Algebra II and Trigonometry
Objectives:
• AII/T.01 The student will identify field properties, axioms of equality and inequality, and properties of order that are valid for the set of real numbers and its subsets, complex numbers, and matrices.
• AII/T.02 The student will add, subtract, multiply, divide, and simplify rational expressions, including complex fractions.
• AII/T.03a The student will add, subtract, multiply, divide, and simplify radical expressions containing positive rational numbers and variables and expressions containing rational exponents.
• AII/T.03b The student will write radical expressions as expressions containing rational exponents and vice versa.
• AII/T.04 The student will solve absolute value equations and inequalities graphically and algebraically. Graphing calculators will be used as a primary method of solution and to verify algebraic solutions.
• AII/T.05 The student will identify and factor completely polynomials representing the difference of squares, perfect square trinomials, the sum and difference of cubes, and general trinomials.
• AII/T.06 The student will select, justify, and apply a technique to solve a quadratic equation over the set of complex numbers. Graphing calculators will be used for solving and for confirming the algebraic solutions.
• AII/T.07 The student will solve equations containing rational expressions and equations containing radical expressions algebraically and graphically. Graphing calculators will be used for solving and for confirming the algebraic solutions.
• AII/T.08 The student will recognize multiple representations of functions (linear, quadratic, absolute value, step, and exponential functions) and convert between a graph, a table, and symbolic form. A transformational approach to graphing will be employed through the use of graphing calculators.
• AII/T.09 The student will find the domain, range, zeros, and inverse of a function; the value of a function for a given element in its domain; and the composition of multiple functions. Functions will include exponential, logarithmic, and those that have domains and ranges that are limited and/or discontinuous. The graphing calculator will be used as a tool to assist in investigation of functions.
• AII/T.10 The student will investigate and describe through the use of graphs the relationships between the solution of an equation, zero of a function, x-intercept of a graph, and factors of a polynomial expression.

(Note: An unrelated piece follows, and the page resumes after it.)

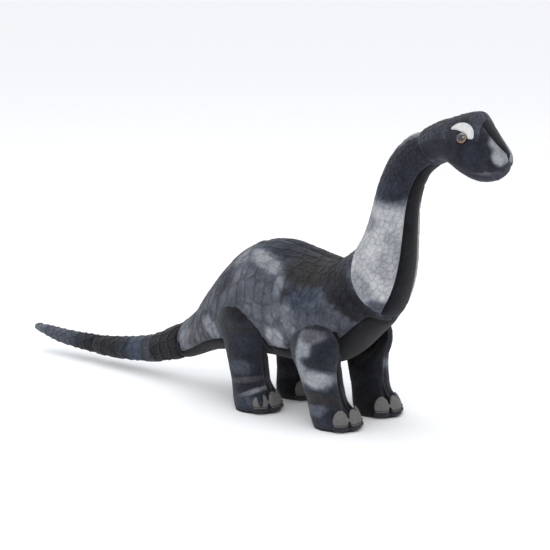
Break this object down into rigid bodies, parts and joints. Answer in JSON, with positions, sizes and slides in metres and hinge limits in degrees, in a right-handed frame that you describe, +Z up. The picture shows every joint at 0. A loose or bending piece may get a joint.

• AII/T.11 The student will use matrix multiplication to solve practical problems. Graphing calculators or computer programs with matrix capabilities will be used to find the product.
• AII/T.12 The student will represent problem situations with a system of linear equations and solve the system, using the inverse matrix method. Graphing calculators or computer programs with matrix capability will be used to perform computations.
• AII/T.13 The student will solve practical problems, using systems of linear inequalities and linear programming, and describe the results both orally and in writing. A graphing calculator will be used to facilitate solutions to linear programming problems.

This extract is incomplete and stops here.